In Secret Phone Call, Donald Trump, Vladimir Putin Discussed Replacing U.S. Ambassador, 6 Days Later He Quit


Less than a week ago, Donald Trump and Russian President Vladimir Putin held a secret phone call in which they discussed the need to replace former Utah Governor Jon Huntsman as United States Ambassador to Russia. Today, Huntsman announced he will resign from the job, according to an Associated Press report.

Trump’s call to Putin took place on Wednesday, but as The Inquisitr reported, the White House did not issue acknowledgement that the call took place until hours later, at about 10:30 p.m., EDT. That admission came long after the Kremlin publicly announced the call.

The Russian Embassy to the United States revealed the call on its Facebook page, while the state-run Russian English-language news outlet Sputnik also reported on the call.

However, neither the Kremlin nor the White House revealed that Trump and Putin had discussed replacing Huntsman. That did not happen until a CNN report on Saturday cited “senior administration officials” saying that the topic of replacing the U.S. ambassador to Russia was discussed by the U.S. and Russian leaders.

Huntsman, a Republican who served as ambassador to China under President Barack Obama, had been expected to leave his Russia post shortly. According to CNN, he has spent the past several weeks on a “farewell tour” of Russia, meeting with top officials along the way.

According to The Deseret News, Huntsman may be considering a second run for governor of Utah, the job he resigned when Obama appointed him to the China post in 2009.

U.S. Ambassador to Russia Jon Huntsman has announced that he will step down.

But according to CNN, Huntsman’s wife Mary Kaye Huntsman denied that her husband had undertaken a “farewell tour.”

Huntsman, 59, is the son of billionaire chemicals manufacturing magnate Jon Huntsman Sr., and staged a brief run for president as a Republican in the 2012 election, according to ABC News. He ran for the opportunity to oppose Obama, the president under whom he served as China ambassador in the general election.

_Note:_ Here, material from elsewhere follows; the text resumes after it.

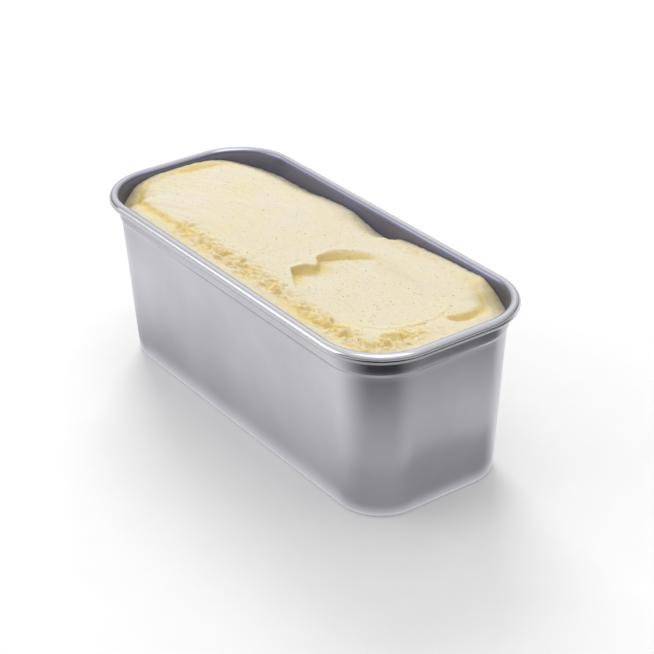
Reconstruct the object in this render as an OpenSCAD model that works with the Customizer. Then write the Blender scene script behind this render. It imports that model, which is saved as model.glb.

In his resignation letter, readable online via the archival site DocumentCloud, Huntsman appears to level criticism at Trump’s apparent high level of friendliness with Putin and sympathy to Russia in general, saying that the differences between the U.S. and Russia are “irreconcilable,” and that “we must continue to hold Russia accountable when its behavior threatens us and our allies.”

“No reset or restart is going to help,” Huntsman wrote in the resignation letter, in which he also stated that he will serve in the post until October, giving Trump time to find a new U.S. Ambassador to Russia, Bloomberg News reported.

But Bloomberg also reported that Trump will likely encounter difficulty finding a nominee in that time frame. In addition, the source said Senators would likely press any nominee to “strongly condemn Putin for interfering in U.S. elections.”

As recently as last week, Donald Trump has continued to deny that Russian election interference took place in the 2016 election, or will take place in the 2020 election, as The Inquisitr reported.